11 years old! This is frightening, isn't it? What is also frightening is that most parents assume that it's 'other kids' that are doing this. As I speak at schools and churches on the topic of 'keeping kids safe online', I'm constantly shocked by the general ignorance of parents - 'digital immigrants' - when it comes to issues of technology.

I don't say this to offend parents - in fact, I sympathise with them. Speaking personally, the prospect of one day raising a child in this ever-changing world is daunting, and is one that I can only consider pursuing in God's strength. 
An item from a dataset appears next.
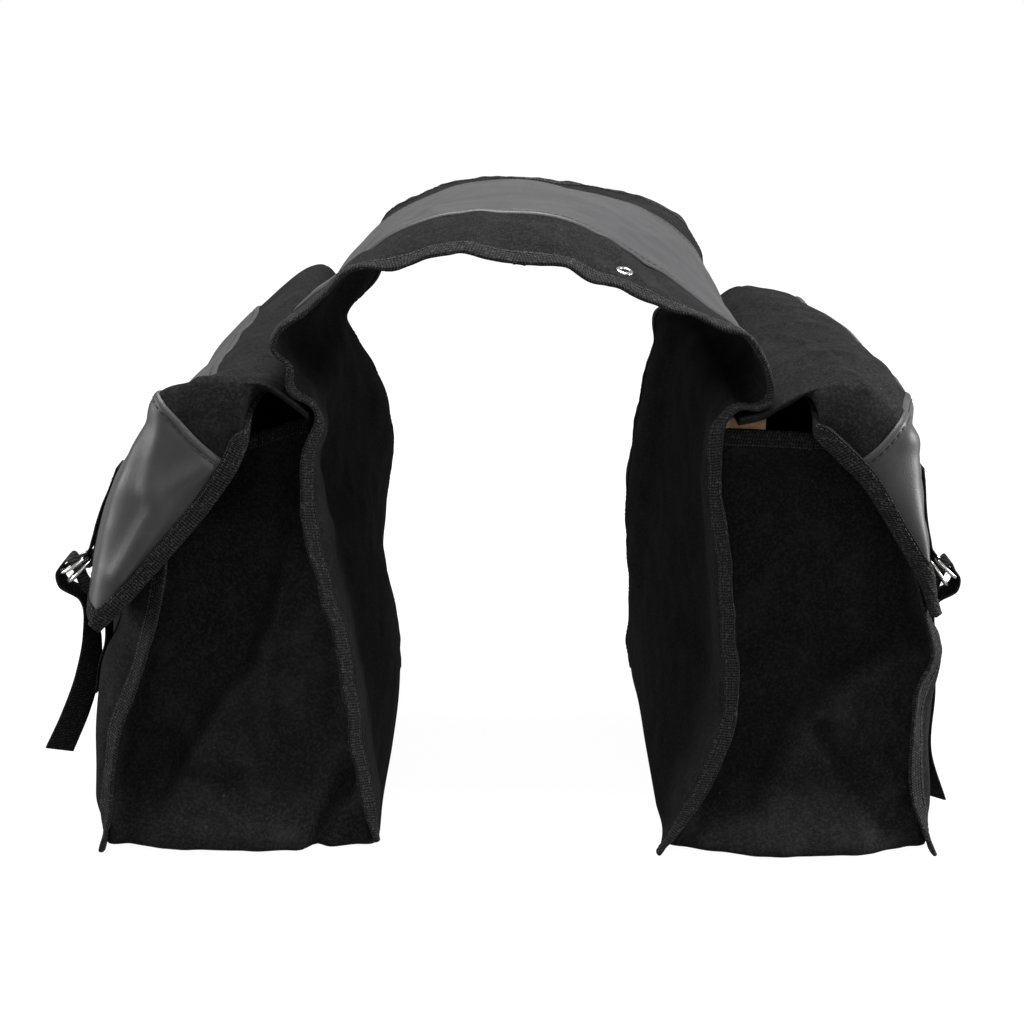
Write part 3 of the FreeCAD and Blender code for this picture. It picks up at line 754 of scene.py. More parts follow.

The internet constantly provides new opportunities and challenges. For example, the internet was originally only available only on desktop computers. Then it was on laptops. Now it is available on mobile phones and other mobile devices. This explains why porn is so accessible. As the study explained:

"It's quite easy. You can be sitting anywhere at any time and access porn even via your telephone, mobile phone," Dr Sitharthan said.

Even moving past the problem of porn, there's a need for the church to speak to these issues of technology as they impact on our daily lives. In a recent Barna Study on how technology is impacting families, David Kinnaman...

“...expressed the need for the Christian community to expand its concept of stewardship. “Perhaps technology should be added to discussions about stewardship. Technology is as old as craftman’s tools. But today’s digital and emerging technologies are in a different class than hundreds of other hobbies or interests because they have come to significantly define the use of time, the development of talent, and the allocation of money.”

This is an important challenge for Christian leaders. 

The internet is changing every aspect of our lives, and presents distinct challenges for Christian living.

  • How we read the Bible.
  • How we relate to our friends.
  • How we find a spouse.
  • How we spend our time.
  • Howe we look for information.
  • How we are entertained.
  • How we seek significance.

The list goes on. 

There is no area of our lives that technology, and the internet in particular, doesn’t reach into. There is a growing need to equip Christians to honour God in this  constantly evolving tech-saturated world.

How do you think this can best be approached?